O catálogo elaborado pelo governo inclui 326 possíveis projetos de investimento, com um volume total de 8,2 bilhões de dólares – da criação de galinhas à construção de parques de energia eólica, passando pela produção de vacinas. O interesse é imenso: há meses delegações governamentais e empresariais de todo o mundo fazem uma verdadeira ciranda em Havana.

O momento parece propício para o retorno de Cuba ao palco da economia mundial, quando o restante da América Latina se debate com escândalos de corrupção, desvalorização monetária e índices econômicos despencando. Mas, apesar de toda a euforia, investir em Cuba continua envolvendo dificuldades, e as empresas se queixam de entraves burocráticos e falta de segurança legal.

Na cidade portuária de Mariel, às portas de Havana, concretizaram-se 12 projetos desde a abertura da zona econômica especial, há dois anos.
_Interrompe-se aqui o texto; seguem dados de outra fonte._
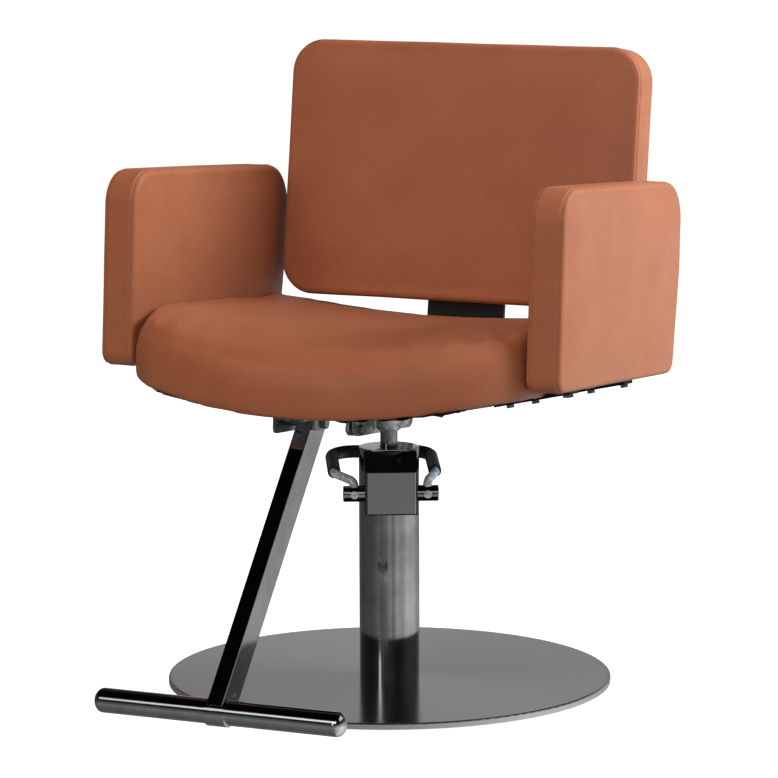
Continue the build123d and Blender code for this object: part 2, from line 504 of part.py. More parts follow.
def back_parts():
    pad = back_panel(0, 0, BACK_T)
    sides = pad.faces().sort_by(Axis.Y)
    pad = fillet(sides[0].edges() + sides[-1].edges(), BACK_EDGE_R)
    board = back_panel(BOARD_INSET, BACK_T - BOARD_FROM_REAR - BOARD_T, BACK_T - BOARD_FROM_REAR)
    bolt_up = hex_bolt(M8_R, STRAP_T + BOARD_FROM_REAR + BOARD_T - 2)
    bolts = [place * Pos(0, BACK_T + STRAP_T, 0) * Rot(90, 0, 0) * bolt_up for place in back_bolt_places()]
    holes = [place * Pos(0, BACK_T + STRAP_T, 0) * Rot(90, 0, 0) * rod(M8_R + 0.3, -9, 24)
             for place in back_bolt_places()]
    pad -= board
    strap = strap_part()
    for hole in holes:
        pad -= hole
        board -= hole
        strap -= BACK * hole
    leg_bolts = [place * Pos(0, 0, -STRAP_T) * hex_bolt(M8_R, STRAP_T + 12) for place in strap_bolt_places()]
    for place in strap_bolt_places():
        strap -= SEAT * place * rod(M8_R + 0.3, -15, 5)
    save("back_cushion", BACK * pad)
    save("back_board", BACK * board)
    save("back_bolts", BACK * Compound(children=bolts))
    save("back_strap", strap)
    save("strap_bolts", SEAT * Compound(children=leg_bolts))


def strap_part():
    """Bent steel flat: a leg under the seat pan, then up behind the seat along the back of the panel."""
    front = SEAT * Pos(0, STRAP_LEG_END, -STRAP_T / 2)
    top = BACK * Pos(0, BACK_T + STRAP_T / 2, STRAP_TOP)
    leg = (SEAT * Pos(0, STRAP_LEG_END + 100, -STRAP_T / 2)).position - front.position
    rise = top.position - (BACK * Pos(0, BACK_T + STRAP_T / 2, STRAP_TOP - 100)).position
    gap = top.position - front.position
    along = (gap.Y * rise.Z - gap.Z * rise.Y) / (leg.Y * rise.Z - leg.Z * rise.Y)
    corner = front.position + leg * along
    line = FilletPolyline(front.position, corner, top.position, radius=STRAP_BEND)
    section = Plane(line @ 0, x_dir=(1, 0, 0), z_dir=line % 0) * Rectangle(STRAP_W, STRAP_T)
    return sweep(section, path=line)


# ---------------------------------------------------------------- footrest
def footrest_parts():
    half = BAR_L / 2 - CAP_DOME
    at_bar = Pos(0, BAR_Y, BAR_Z)
    bar = cross_rod(BAR_R, -half, half) - cross_rod(BAR_R - BAR_WALL, -half - 1, half + 1)
    dome = Pos(half, 0, 0) * scale(Sphere(BAR_R), (CAP_DOME / BAR_R, 1, 1))
    dome &= block(half, half + 40, -40, 40, -40, 40)
    end_cap = dome + cross_rod(BAR_R - BAR_WALL, half - 14, half + 0.5)
    collar = cross_rod(BAR_R + COLLAR_T, -COLLAR_W / 2, COLLAR_W / 2) - cross_rod(BAR_R, -99, 99)
    lean = math.degrees(math.atan2(STRUT_TOP_Y - BAR_Y, STRUT_TOP_Z - BAR_Z))
    length = math.hypot(STRUT_TOP_Y - BAR_Y, STRUT_TOP_Z - BAR_Z)
    strut_frame = Pos(0, BAR_Y, BAR_Z) * Rot(-lean, 0, 0)
    outer = block(-STRUT_W / 2, STRUT_W / 2, -STRUT_D / 2, STRUT_D / 2, 0, length + 60)
    outer = fillet(outer.edges().filter_by(Axis.Z), 1.5)
    inner = block(-STRUT_W / 2 + STRUT_WALL, STRUT_W / 2 - STRUT_WALL, -STRUT_D / 2 + STRUT_WALL,
                  STRUT_D / 2 - STRUT_WALL, -1, length + 61)
    strut = strut_frame * (outer - inner)
    strut -= at_bar * cross_rod(BAR_R + COLLAR_T, -60, 60)
    strut -= SEAT * block(-90, 90, -400, 0, -BRACKET_T, 200)
    bracket = block(BRACKET_LEFT, BRACKET_RIGHT, BRACKET_FRONT, BRACKET_REAR, -BRACKET_T, 0)
    left = block(BRACKET_LEFT, BRACKET_LEFT + BRACKET_T, BRACKET_FRONT, BRACKET_REAR, -BRACKET_DEPTH, 0)
    right_in = BRACKET_RIGHT - BRACKET_T
    right = block(right_in, BRACKET_RIGHT, BRACKET_FRONT_RIGHT, BRACKET_REAR, -BRACKET_DEPTH_RIGHT, 0)
    for flange in (left, right):
        bracket += fillet(flange.edges().filter_by(Axis.X).group_by(Axis.Z)[0], BRACKET_CORNER)
    bolt_at = (FOOT_BOLT_Y, FOOT_BOLT_Z)
    bolt_hole = cross_rod(M8_R, BRACKET_LEFT - 9, BRACKET_RIGHT + 9, *bolt_at)
    bolt = cross_hex(M8_R, BRACKET_RIGHT, *bolt_at)
    bolt += cross_rod(M8_R, BRACKET_LEFT, BRACKET_RIGHT, *bolt_at)
    bolt += cross_hex(M8_R, BRACKET_LEFT - HEX_HEIGHT * M8_R, *bolt_at)
    spacer = cross_rod(SPACER_R, BRACKET_LEFT + BRACKET_T, -STRUT_W / 2, *bolt_at)
    spacer += cross_rod(SPACER_R, STRUT_W / 2, right_in, *bolt_at)
    screws = []
    for place in bracket_screw_places():
        head = place * Pos(0, 0, -BRACKET_T) * rod(2 * SCREW_R, -2, 0)
        screws.append(head + place * rod(SCREW_R, -BRACKET_T, 9))
        bracket -= place * rod(SCREW_R, -9, 1)
    screw_z = BAR_R + COLLAR_T + 8
    strut_screw = strut_frame * Pos(STRUT_W / 2, 0, screw_z) * Rot(0, 90, 0) * rod(SCREW_R, -STRUT_WALL, 2.4)
    screw_hole = strut_frame * Pos(0, 0, screw_z) * Rot(0, 90, 0) * rod(SCREW_R, 0, 40)
    save("footrest_bar", at_bar * bar)
    save("footrest_end_caps", at_bar * both_sides(end_cap))
    save("footrest_collar", at_bar * collar)
    save("footrest_strut", strut - SEAT * bolt_hole - screw_hole)
    save("footrest_bracket", SEAT * (bracket - bolt_hole))
    save("footrest_bolt", SEAT * bolt)
    save("footrest_spacers", SEAT * (spacer - bolt_hole))
    save("footrest_bracket_screws", SEAT * Compound(children=screws))
    save("footrest_screw", strut_screw)


os.makedirs("parts", exist_ok=True)
base_parts()
column_parts()
pump_parts()
pedal_parts()
cam_and_plunger()
ram_parts()
seat_parts()
mount_parts()
arm_parts()
back_parts()
footrest_parts()
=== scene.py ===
import json
import math

import bmesh
import bpy
import numpy as np
from mathutils import Euler, Matrix, Vector, kdtree


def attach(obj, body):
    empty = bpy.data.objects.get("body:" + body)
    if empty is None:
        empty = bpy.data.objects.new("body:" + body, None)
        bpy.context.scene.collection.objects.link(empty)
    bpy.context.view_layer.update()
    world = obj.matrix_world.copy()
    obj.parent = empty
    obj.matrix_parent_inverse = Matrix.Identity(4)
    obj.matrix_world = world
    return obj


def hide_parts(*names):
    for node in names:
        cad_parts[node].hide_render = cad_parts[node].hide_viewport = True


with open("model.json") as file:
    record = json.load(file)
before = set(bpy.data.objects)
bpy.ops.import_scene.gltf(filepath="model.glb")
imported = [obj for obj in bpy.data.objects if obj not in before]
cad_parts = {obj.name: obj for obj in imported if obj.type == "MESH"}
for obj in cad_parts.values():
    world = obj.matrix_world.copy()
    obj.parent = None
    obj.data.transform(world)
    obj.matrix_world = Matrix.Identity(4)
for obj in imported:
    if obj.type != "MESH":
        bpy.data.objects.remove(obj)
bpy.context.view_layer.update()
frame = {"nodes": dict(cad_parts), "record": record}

MM = 0.001

# Sizes of the upholstery, as in the CAD part: millimetres and degrees until a mesh is made.
PAN_Z, RAKE = 391.0, 4.1
BACK_FRONT_Y, BACK_BOTTOM_Z, RECLINE = 205.0, 504.5, 8.0
ARM_T, ARM_INNER_X, ARM_TOE, ARM_TURN_Y = 50.0, 287.5, 1.2, -195.0
ARM_FRONT, ARM_REAR, ARM_REAR_LOW = -209.0, 242.0, 225.0
ARM_BOTTOM, ARM_BEND_Z, ARM_TOP = 43.5, 189.5, 309.5
ARM_LOW_R, ARM_BEND_R, ARM_TOP_REAR_R, ARM_TOP_FRONT_R = 20.0, 200.0, 56.0, 46.0
BACK_W, BACK_H, BACK_T, BACK_CORNER = 536.0, 364.0, 57.0, 46.0
EDGE_R = 9.0
SADDLE_HALF, SADDLE_RISE = 287.0, 36.5  # the seat pan is bent: its sides stand this much above its middle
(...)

Lá ficam as sedes de três firmas que trabalham com capital nacional: uma companhia de logística, um banco e o terminal de contêineres de Mariel, erguido com créditos brasileiros e operado para PSA International, de Cingapura.

Além disso, até agora lá se estabeleceram um produtor de carne e um de tintas, mexicanos; uma firma de transportes belga; uma espanhola de gêneros alimentícios; uma construtora brasileira; e uma joint venture cubano-brasileira.

Pouco antes da visita de Obama, no domingo 20, o fabricante de tratores Cleber LLC, do Alabama, recebeu sinal verde para construir uma central de produção em Cuba, como primeira empresa americana em meio século. Assim, a partir de 2017 cerca de mil pequenos tratores sairão a cada ano de Mariel, para abastecer agricultores independentes e cooperativas.

Além da agricultura e do turismo, a biotecnologia e a farmácia parecem ser os setores com maior potencial. No entanto, medicamentos e produtos biotecnológicos cubanos ainda não podem ser exportados para os EUA, por causa dos embargos econômico, comercial e financeiro impostos pelo país e ainda em vigor.

No geral, a política de embargo de Washington é o maior obstáculo aos investimentos no Estado insular. Sol Martínez é uma que não confia totalmente nos americanos: “Eles que não fiquem pensando que podem fazer o relógio andar para trás 60 anos. Chegar e fazer dinheiro rápido – a coisa não é assim! Eles vão ter de obedecer às nossas regras”.

Como turistas, os americanos são bem-vindos, é claro. “Se a demanda continuar crescendo, em breve nós vamos aumentar os nossos preços”, diz a anciã, piscando o olho.